(Task to carry out) Pick out the lines containing "attach".

============

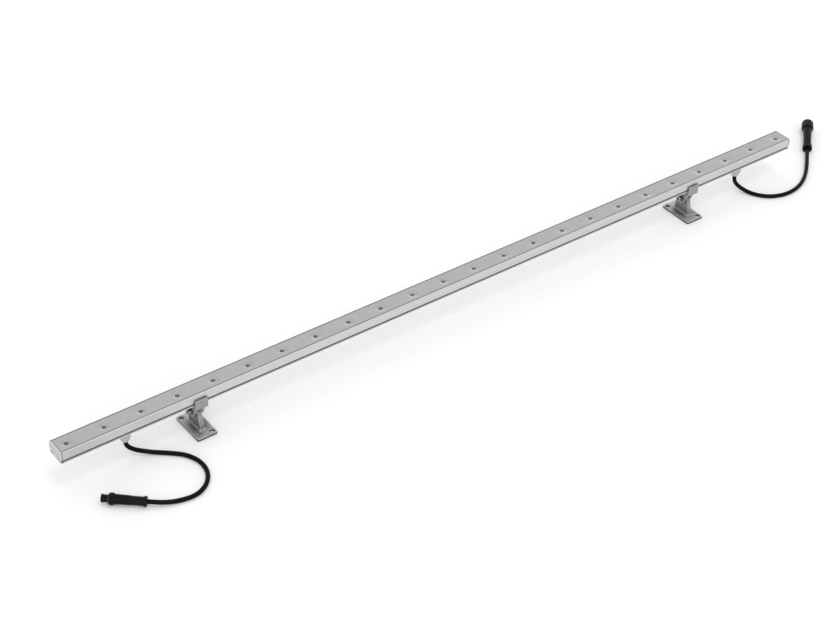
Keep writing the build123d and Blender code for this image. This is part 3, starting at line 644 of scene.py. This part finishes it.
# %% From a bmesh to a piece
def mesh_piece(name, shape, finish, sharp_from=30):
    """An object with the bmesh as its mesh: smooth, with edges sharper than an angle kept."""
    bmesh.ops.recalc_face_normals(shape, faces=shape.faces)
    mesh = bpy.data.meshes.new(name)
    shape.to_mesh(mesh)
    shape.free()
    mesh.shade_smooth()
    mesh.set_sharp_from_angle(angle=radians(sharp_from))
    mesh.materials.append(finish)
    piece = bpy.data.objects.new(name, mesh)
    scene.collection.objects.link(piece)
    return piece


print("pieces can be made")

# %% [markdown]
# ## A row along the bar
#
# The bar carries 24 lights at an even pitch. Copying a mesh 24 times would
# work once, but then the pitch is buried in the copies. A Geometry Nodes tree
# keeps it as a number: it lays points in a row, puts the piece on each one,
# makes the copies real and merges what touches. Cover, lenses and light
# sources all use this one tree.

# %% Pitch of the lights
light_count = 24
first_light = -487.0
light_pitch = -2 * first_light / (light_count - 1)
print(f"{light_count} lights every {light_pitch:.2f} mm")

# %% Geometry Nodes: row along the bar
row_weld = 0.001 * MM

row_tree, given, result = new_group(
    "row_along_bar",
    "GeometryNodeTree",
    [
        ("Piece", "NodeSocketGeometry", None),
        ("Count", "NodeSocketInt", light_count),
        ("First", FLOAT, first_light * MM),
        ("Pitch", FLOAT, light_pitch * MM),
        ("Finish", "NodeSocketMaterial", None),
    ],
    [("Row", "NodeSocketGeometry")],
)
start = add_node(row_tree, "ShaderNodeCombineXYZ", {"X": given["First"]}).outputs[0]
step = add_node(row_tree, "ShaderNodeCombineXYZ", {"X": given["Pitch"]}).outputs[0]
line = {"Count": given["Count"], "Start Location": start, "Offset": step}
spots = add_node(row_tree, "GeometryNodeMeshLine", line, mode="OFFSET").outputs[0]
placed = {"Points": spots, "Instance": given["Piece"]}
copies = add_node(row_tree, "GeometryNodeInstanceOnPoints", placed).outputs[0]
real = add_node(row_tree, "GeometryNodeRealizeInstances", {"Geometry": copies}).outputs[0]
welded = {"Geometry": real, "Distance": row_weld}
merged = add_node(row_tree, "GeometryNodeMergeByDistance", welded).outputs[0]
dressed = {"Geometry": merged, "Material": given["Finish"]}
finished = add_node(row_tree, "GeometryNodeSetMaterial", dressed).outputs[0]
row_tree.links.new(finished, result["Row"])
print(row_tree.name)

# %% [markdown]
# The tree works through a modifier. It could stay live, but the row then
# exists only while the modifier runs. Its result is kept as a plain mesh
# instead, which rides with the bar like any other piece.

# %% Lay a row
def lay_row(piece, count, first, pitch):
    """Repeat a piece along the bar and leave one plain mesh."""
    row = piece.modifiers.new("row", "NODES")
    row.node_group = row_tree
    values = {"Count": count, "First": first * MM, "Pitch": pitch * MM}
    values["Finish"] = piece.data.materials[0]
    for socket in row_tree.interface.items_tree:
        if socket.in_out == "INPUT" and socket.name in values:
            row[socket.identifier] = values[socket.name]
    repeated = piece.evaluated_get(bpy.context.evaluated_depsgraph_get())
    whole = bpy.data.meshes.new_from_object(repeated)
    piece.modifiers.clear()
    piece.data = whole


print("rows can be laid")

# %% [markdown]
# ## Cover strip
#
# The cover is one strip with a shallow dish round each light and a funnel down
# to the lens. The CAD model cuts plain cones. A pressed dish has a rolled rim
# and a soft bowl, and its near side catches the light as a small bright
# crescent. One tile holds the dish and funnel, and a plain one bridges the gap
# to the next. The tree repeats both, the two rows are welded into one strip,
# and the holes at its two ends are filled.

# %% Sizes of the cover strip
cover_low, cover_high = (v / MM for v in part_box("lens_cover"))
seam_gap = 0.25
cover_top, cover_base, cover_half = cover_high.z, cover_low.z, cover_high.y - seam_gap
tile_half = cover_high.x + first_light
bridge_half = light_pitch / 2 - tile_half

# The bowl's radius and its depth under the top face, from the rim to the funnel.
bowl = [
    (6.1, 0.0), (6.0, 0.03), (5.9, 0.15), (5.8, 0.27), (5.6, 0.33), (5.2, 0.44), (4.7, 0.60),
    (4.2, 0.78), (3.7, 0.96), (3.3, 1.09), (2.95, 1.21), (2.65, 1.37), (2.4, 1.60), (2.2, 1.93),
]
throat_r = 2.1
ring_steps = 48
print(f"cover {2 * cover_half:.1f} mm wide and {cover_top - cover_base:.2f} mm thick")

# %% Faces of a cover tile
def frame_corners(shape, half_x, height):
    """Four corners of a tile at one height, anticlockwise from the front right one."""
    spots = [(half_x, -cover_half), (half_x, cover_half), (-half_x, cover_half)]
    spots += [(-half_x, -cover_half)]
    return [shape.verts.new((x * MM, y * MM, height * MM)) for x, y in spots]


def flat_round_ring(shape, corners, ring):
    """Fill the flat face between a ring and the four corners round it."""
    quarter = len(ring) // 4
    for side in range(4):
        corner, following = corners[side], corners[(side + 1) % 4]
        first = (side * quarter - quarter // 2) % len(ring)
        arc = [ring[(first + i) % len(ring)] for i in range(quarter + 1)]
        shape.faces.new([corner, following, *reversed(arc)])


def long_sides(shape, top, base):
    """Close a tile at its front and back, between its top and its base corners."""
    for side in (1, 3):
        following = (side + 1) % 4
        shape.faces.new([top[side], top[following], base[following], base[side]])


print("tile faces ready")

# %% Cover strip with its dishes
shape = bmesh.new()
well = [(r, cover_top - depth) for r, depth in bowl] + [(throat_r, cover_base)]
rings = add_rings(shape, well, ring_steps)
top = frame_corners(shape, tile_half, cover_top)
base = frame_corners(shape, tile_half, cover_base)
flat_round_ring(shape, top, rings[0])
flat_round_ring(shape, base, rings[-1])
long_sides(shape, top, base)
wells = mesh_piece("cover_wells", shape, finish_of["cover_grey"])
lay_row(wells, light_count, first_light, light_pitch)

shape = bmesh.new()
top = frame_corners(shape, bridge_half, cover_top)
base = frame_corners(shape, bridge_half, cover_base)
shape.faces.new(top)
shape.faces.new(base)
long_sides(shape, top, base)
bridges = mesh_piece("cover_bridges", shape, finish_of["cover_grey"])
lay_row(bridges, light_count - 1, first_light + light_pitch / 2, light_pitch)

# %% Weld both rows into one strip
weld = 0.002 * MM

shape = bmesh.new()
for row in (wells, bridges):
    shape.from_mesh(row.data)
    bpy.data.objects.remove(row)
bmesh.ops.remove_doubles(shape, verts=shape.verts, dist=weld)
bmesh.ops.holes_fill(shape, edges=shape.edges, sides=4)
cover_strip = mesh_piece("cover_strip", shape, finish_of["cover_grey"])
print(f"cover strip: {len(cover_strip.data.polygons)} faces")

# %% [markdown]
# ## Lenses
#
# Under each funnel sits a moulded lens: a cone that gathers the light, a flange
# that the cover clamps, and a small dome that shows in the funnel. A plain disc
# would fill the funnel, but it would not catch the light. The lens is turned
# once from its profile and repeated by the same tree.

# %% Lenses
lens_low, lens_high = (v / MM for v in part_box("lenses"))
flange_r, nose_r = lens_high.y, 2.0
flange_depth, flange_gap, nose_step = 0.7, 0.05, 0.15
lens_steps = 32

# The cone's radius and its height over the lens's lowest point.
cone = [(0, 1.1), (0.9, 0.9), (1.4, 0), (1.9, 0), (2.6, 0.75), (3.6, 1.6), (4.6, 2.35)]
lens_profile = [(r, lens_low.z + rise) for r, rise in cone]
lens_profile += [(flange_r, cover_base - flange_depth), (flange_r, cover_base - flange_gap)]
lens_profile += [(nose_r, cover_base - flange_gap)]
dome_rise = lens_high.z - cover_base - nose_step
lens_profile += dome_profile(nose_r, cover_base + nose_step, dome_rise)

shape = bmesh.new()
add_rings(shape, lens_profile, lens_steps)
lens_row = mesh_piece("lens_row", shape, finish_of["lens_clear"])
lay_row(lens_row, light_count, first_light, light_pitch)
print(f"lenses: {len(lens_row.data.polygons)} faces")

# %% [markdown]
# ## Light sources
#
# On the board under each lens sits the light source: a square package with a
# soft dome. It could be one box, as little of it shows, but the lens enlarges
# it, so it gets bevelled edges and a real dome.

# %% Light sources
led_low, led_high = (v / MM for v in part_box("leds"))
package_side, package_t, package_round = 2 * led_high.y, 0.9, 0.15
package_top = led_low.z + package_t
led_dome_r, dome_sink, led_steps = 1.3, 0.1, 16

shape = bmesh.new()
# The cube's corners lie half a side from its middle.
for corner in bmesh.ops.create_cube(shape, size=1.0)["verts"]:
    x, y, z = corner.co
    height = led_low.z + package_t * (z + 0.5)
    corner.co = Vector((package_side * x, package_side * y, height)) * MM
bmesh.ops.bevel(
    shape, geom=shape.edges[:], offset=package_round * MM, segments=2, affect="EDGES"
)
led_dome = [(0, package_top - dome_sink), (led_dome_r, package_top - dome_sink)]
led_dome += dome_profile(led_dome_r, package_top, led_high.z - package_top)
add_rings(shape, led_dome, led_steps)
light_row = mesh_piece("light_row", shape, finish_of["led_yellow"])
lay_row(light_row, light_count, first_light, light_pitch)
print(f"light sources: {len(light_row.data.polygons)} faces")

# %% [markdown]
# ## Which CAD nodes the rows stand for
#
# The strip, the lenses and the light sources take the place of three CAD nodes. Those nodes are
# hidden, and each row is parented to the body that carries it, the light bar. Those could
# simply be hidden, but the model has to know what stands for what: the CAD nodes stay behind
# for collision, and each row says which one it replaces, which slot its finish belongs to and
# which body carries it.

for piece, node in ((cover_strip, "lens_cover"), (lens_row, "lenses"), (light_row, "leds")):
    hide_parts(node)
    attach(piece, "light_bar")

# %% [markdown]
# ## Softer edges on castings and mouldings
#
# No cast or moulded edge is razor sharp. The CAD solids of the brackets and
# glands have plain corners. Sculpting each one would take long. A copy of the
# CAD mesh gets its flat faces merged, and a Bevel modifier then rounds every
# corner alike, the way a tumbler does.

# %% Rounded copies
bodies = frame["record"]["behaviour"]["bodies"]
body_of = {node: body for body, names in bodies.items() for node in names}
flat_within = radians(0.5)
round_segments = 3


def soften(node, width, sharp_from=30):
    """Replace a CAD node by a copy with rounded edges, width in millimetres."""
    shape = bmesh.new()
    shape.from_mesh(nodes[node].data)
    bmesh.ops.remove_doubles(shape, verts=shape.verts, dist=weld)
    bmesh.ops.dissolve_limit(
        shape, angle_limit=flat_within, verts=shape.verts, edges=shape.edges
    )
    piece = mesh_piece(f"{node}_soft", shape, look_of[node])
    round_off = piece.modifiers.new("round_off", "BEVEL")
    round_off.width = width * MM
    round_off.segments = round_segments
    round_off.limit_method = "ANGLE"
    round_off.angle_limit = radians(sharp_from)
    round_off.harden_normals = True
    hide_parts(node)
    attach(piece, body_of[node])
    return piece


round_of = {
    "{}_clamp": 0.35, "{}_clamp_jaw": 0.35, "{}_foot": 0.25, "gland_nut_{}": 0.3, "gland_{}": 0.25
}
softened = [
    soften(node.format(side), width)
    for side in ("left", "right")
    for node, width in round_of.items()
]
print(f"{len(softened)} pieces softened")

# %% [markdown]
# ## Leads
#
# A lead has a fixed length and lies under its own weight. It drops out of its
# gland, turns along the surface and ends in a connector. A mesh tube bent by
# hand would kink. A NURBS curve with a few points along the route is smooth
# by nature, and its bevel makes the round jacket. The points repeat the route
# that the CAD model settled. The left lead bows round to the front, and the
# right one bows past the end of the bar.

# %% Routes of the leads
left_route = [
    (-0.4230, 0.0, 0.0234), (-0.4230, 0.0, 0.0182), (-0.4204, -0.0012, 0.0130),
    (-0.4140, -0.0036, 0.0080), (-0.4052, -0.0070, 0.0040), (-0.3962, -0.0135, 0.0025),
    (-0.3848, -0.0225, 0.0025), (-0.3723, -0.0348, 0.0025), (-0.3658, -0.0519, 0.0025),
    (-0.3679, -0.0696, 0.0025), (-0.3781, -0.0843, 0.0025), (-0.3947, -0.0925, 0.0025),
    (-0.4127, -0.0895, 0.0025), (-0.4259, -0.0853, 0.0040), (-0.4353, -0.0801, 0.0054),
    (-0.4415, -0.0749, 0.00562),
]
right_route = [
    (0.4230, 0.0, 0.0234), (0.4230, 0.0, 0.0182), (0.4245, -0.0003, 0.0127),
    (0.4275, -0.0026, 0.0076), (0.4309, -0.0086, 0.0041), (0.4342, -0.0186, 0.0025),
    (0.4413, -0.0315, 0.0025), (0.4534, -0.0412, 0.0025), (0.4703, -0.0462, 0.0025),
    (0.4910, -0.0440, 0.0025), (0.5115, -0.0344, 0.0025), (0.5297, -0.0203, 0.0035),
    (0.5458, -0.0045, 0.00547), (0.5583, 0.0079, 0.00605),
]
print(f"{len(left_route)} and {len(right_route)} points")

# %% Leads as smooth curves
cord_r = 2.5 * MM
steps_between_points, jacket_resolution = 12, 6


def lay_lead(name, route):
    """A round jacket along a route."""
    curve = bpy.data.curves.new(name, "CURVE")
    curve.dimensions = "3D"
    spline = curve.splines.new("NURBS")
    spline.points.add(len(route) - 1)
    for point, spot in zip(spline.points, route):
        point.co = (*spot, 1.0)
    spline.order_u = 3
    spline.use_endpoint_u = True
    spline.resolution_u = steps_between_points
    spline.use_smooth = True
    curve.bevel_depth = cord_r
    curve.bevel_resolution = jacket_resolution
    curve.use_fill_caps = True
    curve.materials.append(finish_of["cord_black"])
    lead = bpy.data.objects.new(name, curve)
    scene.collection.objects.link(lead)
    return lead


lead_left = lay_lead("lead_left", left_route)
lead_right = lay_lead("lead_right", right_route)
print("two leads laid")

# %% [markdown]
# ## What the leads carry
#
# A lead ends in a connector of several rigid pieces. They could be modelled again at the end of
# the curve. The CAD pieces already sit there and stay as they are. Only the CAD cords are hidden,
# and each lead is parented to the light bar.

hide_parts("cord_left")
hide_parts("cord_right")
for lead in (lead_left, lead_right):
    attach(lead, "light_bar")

============

(Final answer)
    attach(piece, "light_bar")
    attach(piece, body_of[node])
    attach(lead, "light_bar")